Iran warned on Friday that tightened sanctions over its nuclear activities could undermine its cooperation with the UN atomic watchdog and claimed to have China's support against Washington's calls for added pressure.
After talks with senior Chinese diplomats, Iran's Interior Minister Mostafa Pourmohammadi said both sides believed sanctions would damage efforts to defuse conflict over his country's nuclear plans.
"If the Security Council tightens sanctions against Iran, then in the future our cooperation with the International Atomic Energy Agency will come to a halt," he told reporters.
"In our discussions with the Chinese side, we agreed that resolving this issue through the International Atomic Energy Agency (IAEA) is more effective," he said, speaking in Farsi translated into Chinese.
China is generally reluctant to back UN sanctions. Iran was the country's third largest supplier of crude oil in the year through July, providing over 12 percent of China's imports and behind only Saudi Arabia and Angola. Pourmohammadi was in Beijing as a special envoy for talks about the nuclear dispute, as Washington pushes for tighter sanctions in the wake of a deal between Iran and UN inspectors that some Western nations fear could be a recipe for delay.

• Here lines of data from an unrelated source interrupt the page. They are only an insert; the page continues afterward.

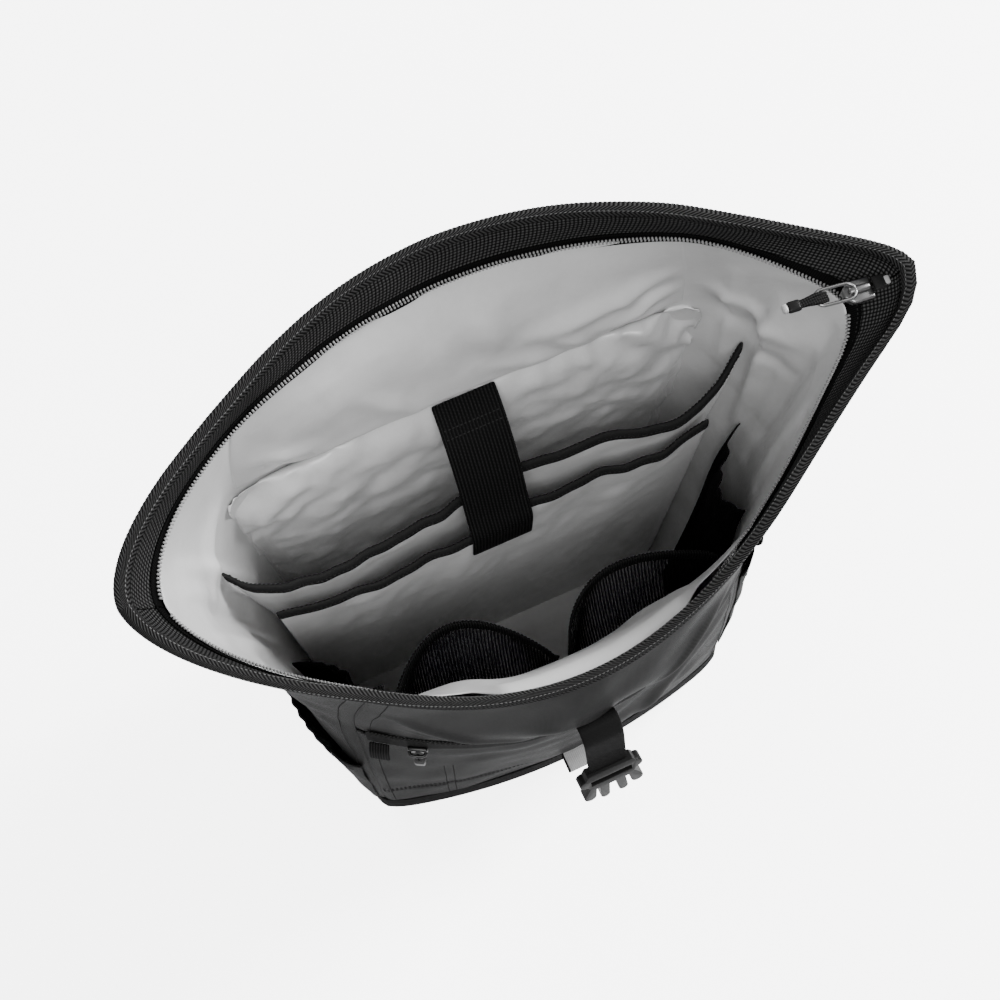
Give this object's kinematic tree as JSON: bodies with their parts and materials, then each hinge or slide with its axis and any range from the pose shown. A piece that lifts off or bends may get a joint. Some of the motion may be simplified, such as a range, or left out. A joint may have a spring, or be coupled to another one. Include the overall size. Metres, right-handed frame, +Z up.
{
  "type": "rolltop backpack",
  "caption": "Rolltop backpack standing open, with a wide zipped mouth, padded laptop sleeve, inner mesh pockets, side bottle pockets, front zip, closure strap and shoulder straps.",
  "frame": {"origin": "on the surface the pack stands on, under the middle of its base", "axes": "+Z up along the body, +X across the pack to the right seen from its front, -Y towards the front with the closure strap, +Y towards the side worn against the back"},
  "size_m": [0.4034, 0.267, 0.514],
  "materials": {
    "coated_cloth": "matte coated",
    "base_cloth": "matte coated",
    "woven_band": "coarse weave",
    "binding_tape": "herringbone tape",
    "satin_lining": "satin",
    "felt_binding": "felted",
    "black_webbing": "ribbed webbing",
    "mesh_cloth": "open mesh",
    "zip_coil": "coil",
    "metal_trim": "gunmetal",
    "moulded_black": "moulded",
    "grey_trim": "light grey tape"
  },
  "bodies": {
    "root": {"base_tub": "base_cloth", "front_pocket_panel": "coated_cloth", "front_collar_panel": "coated_cloth", "right_side_panel": "coated_cloth", "back_shell_panel": "coated_cloth", "left_side_panel": "coated_cloth", "mouth_binding": "binding_tape", "mouth_band_front": "woven_band", "mouth_band_back": "woven_band", "zip_chain_front": "zip_coil", "zip_chain_back": "zip_coil", "mouth_zip_slider": "metal_trim", "mouth_zip_ring": "metal_trim", "mouth_zip_cord": "black_webbing", "mouth_zip_tab": "black_webbing", "lining_front": "satin_lining", "lining_right": "satin_lining", "lining_back": "satin_lining", "lining_left": "satin_lining", "lining_floor": "satin_lining", "sleeve_back_pad": "satin_lining", "laptop_divider": "satin_lining", "laptop_divider_binding": "felt_binding", "tablet_divider": "satin_lining", "tablet_divider_binding": "felt_binding", "sleeve_strap": "black_webbing", "mesh_pocket_left": "mesh_cloth", "mesh_pocket_left_binding": "black_webbing", "mesh_pocket_right": "mesh_cloth", "mesh_pocket_right_binding": "black_webbing", "stretch_pocket_right": "mesh_cloth", "stretch_pocket_left": "mesh_cloth", "inner_loop": "black_webbing", "bottle_pocket_left": "coated_cloth", "bottle_pocket_left_elastic": "black_webbing", "bottle_pocket_right": "coated_cloth", "bottle_pocket_right_elastic": "black_webbing", "front_zip_chain": "zip_coil", "storm_flap": "coated_cloth", "front_zip_slider": "metal_trim", "front_zip_pull": "black_webbing", "front_zip_pull_tip": "grey_trim", "closure_strap": "black_webbing", "closure_buckle": "moulded_black", "keeper_tab": "grey_trim", "elastic_tab": "black_webbing", "side_loop": "black_webbing", "back_pad": "mesh_cloth", "shoulder_strap_left": "mesh_cloth", "strap_adjuster_left": "moulded_black", "strap_webbing_left": "black_webbing", "shoulder_strap_right": "mesh_cloth", "strap_adjuster_right": "moulded_black", "strap_webbing_right": "black_webbing", "haul_loop": "black_webbing"}
  },
  "joints": []
}
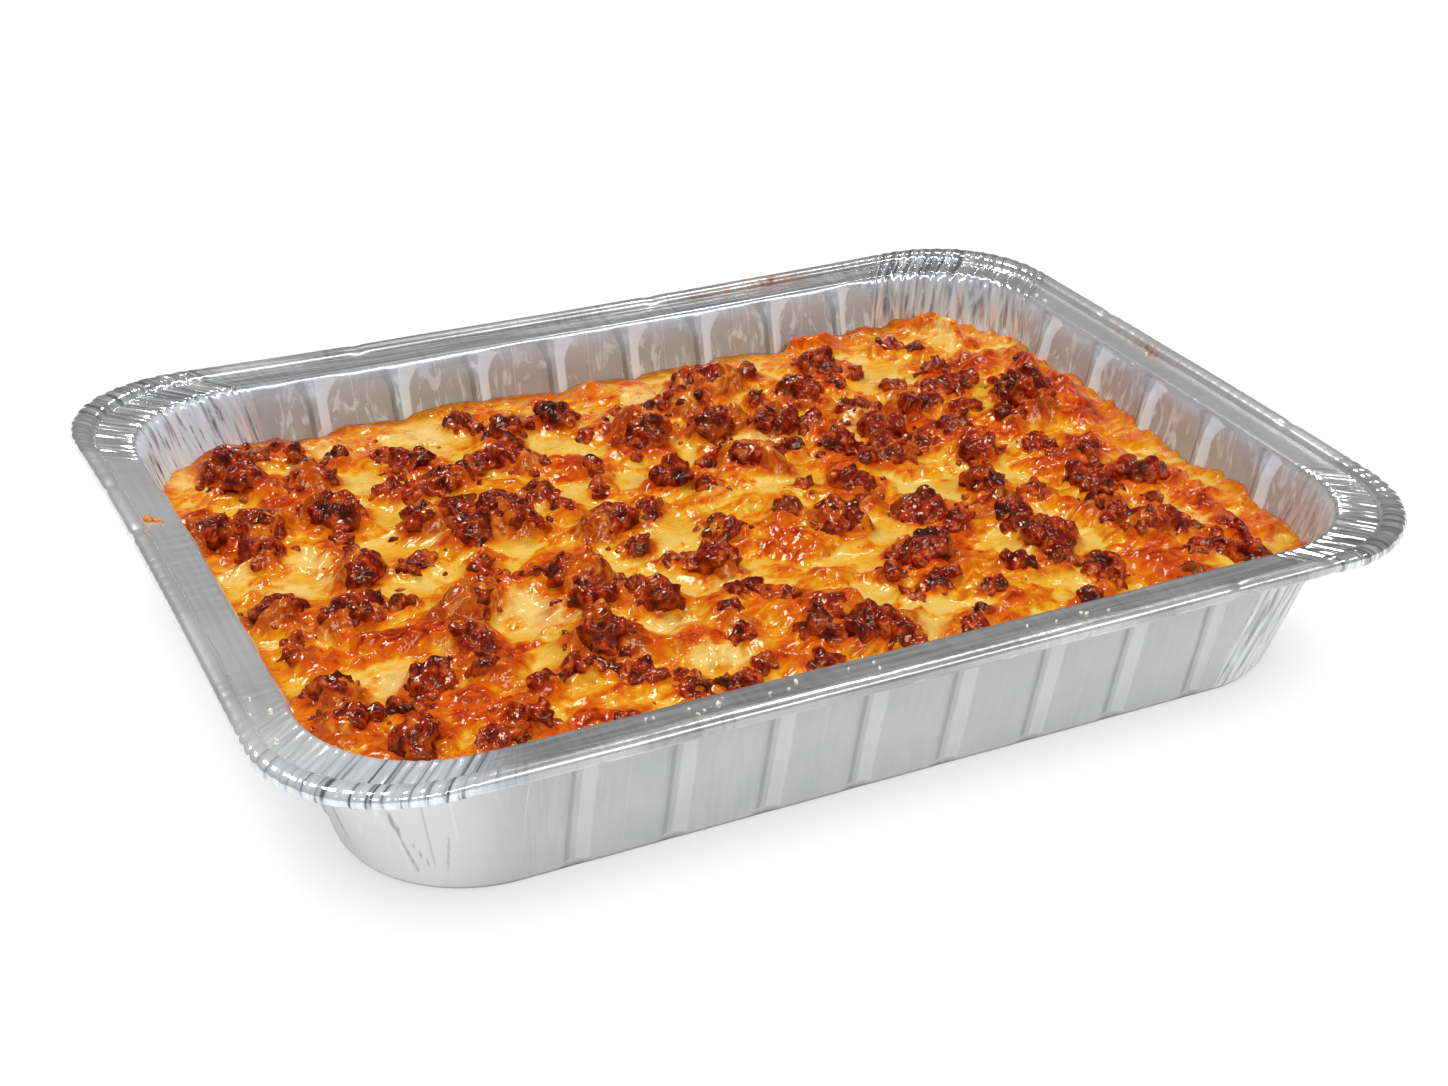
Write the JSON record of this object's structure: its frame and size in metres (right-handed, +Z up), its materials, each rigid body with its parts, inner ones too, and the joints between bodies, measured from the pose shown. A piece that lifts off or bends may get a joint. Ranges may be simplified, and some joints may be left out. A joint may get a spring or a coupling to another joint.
{
  "type": "foil tray meal",
  "caption": "Baked pasta with melted cheese and browned mince in a rectangular catering tray of thin foil, with a rolled rim, pleated corners and ribbed walls.",
  "frame": {"origin": "middle of the tray's base, on the surface it stands on", "axes": "+X along the tray's length, +Y across it, +Z up"},
  "size_m": [0.328, 0.253, 0.0502],
  "materials": {
    "foil": "bright thin foil, creased and pleated",
    "cheese": "glossy melted cheese, browned orange at the edges",
    "mince": "greasy dark red-brown browned mince"
  },
  "bodies": {
    "root": {"tray": "foil", "bake": "cheese", "mince_01": "mince", "mince_02": "mince", "mince_03": "mince", "mince_04": "mince", "mince_05": "mince", "mince_06": "mince", "mince_07": "mince", "mince_08": "mince", "mince_09": "mince", "mince_10": "mince", "mince_11": "mince", "mince_12": "mince", "mince_13": "mince", "mince_14": "mince", "mince_15": "mince", "mince_16": "mince", "mince_17": "mince", "mince_18": "mince", "mince_19": "mince", "mince_20": "mince", "mince_21": "mince", "mince_22": "mince", "mince_23": "mince", "mince_24": "mince", "mince_25": "mince", "mince_26": "mince", "mince_27": "mince", "mince_28": "mince", "mince_29": "mince", "mince_30": "mince", "mince_31": "mince", "mince_32": "mince", "mince_33": "mince", "mince_34": "mince", "mince_35": "mince", "mince_36": "mince", "mince_37": "mince", "mince_38": "mince", "mince_39": "mince", "mince_40": "mince", "mince_41": "mince", "mince_42": "mince", "mince_43": "mince", "mince_44": "mince", "mince_45": "mince", "mince_46": "mince", "mince_47": "mince", "mince_48": "mince", "mince_49": "mince", "mince_50": "mince", "mince_51": "mince", "mince_52": "mince", "mince_53": "mince", "mince_54": "mince", "mince_55": "mince", "mince_56": "mince", "mince_57": "mince"}
  },
  "joints": []
}
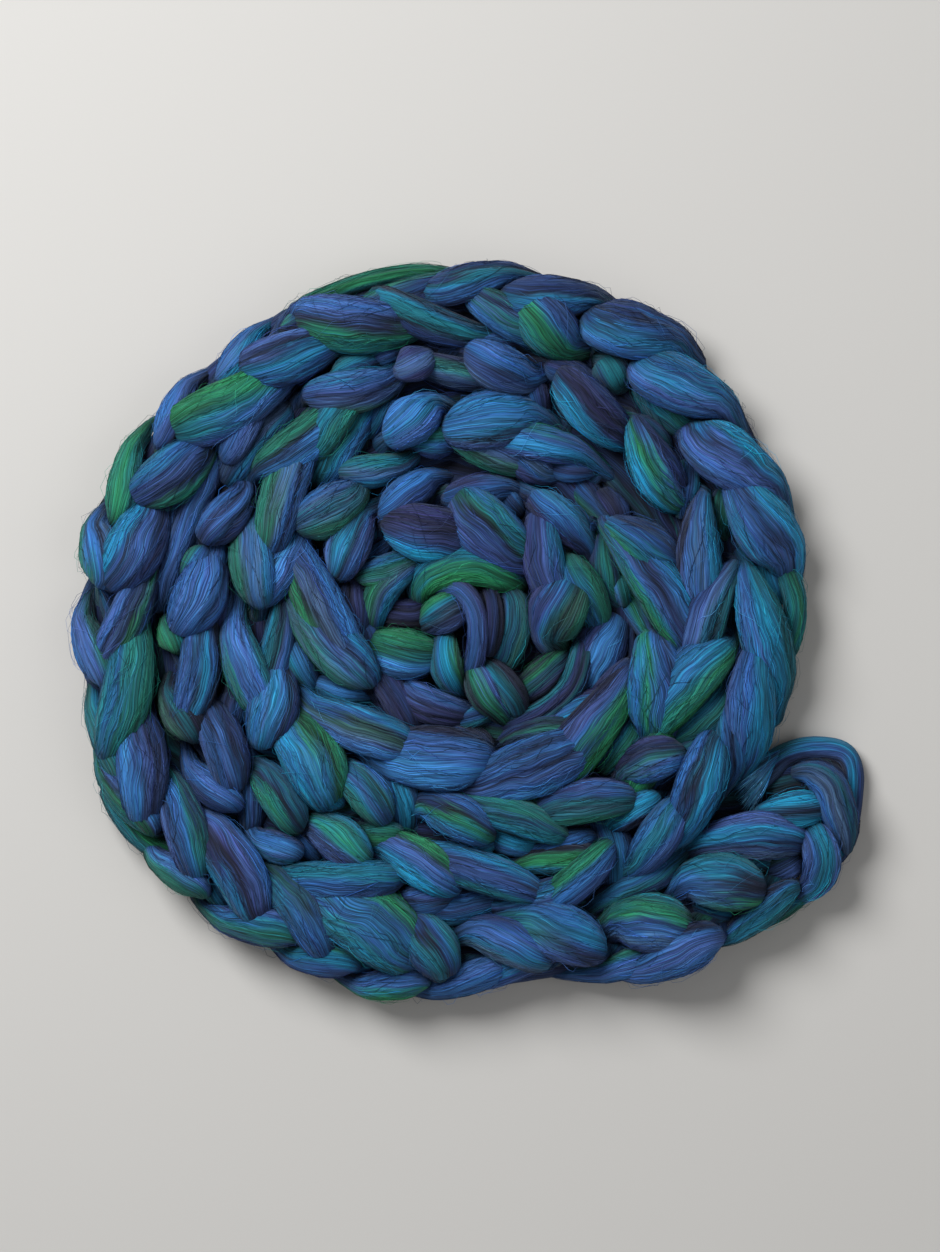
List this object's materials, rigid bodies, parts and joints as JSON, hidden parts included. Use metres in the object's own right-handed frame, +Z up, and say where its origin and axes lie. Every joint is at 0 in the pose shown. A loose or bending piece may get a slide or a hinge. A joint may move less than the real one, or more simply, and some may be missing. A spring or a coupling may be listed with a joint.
{
  "type": "wool roving",
  "caption": "Length of combed wool roving worked into a loose slip-loop chain and coiled flat in a spiral, with its free end tucked at the side.",
  "frame": {"origin": "on the surface it rests on, under the middle of the outline", "axes": "+Z up from the rest face, +X along the longest extent, towards the side where the free end lies, +Y across"},
  "size_m": [0.3368, 0.3086, 0.0359],
  "materials": {
    "dyed_wool": "soft combed wool, blended blue, violet, turquoise and green",
    "dyed_wool_end": "soft combed wool, turquoise and blue"
  },
  "bodies": {
    "root": {"roving_coil": "dyed_wool", "loose_end": "dyed_wool_end"}
  },
  "joints": []
}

Iran on August 21 agreed to a "work plan" with the IAEA which commits Tehran to answer longstanding questions about its nuclear activities over a rough timeline of a few months, but leaves untouched the country's expanding uranium enrichment work.
Washington and its major European allies have said the plan diverts attention from UN Security Council demands that Iran suspend uranium enrichment and grant broader inspections.
Chinese State Councillor Tang Jiaxuan, who serves as a senior foreign policy co-ordinator, said his country wanted to see Iran and the IAEA cooperate, the official Xinhua news agency reported. "We hope that all sides will adopt a pragmatic and flexible attitude," Tang told Pourmohammadi, according to Xinhua.
Pourmohammadi said Iran would not bow to pressure. The Iranian official also stressed Tehran's hopes for stronger economic ties with China, including energy deals and infrastructure projects. In the first seven months of this year China's goods exports to Iran leapt by 79 percent compared to the same time last year, reaching $4.1 billion, according to Chinese customs statistics. Iranian exports to China - a lot of it crude oil - grew by 31 percent to $7.4 billion.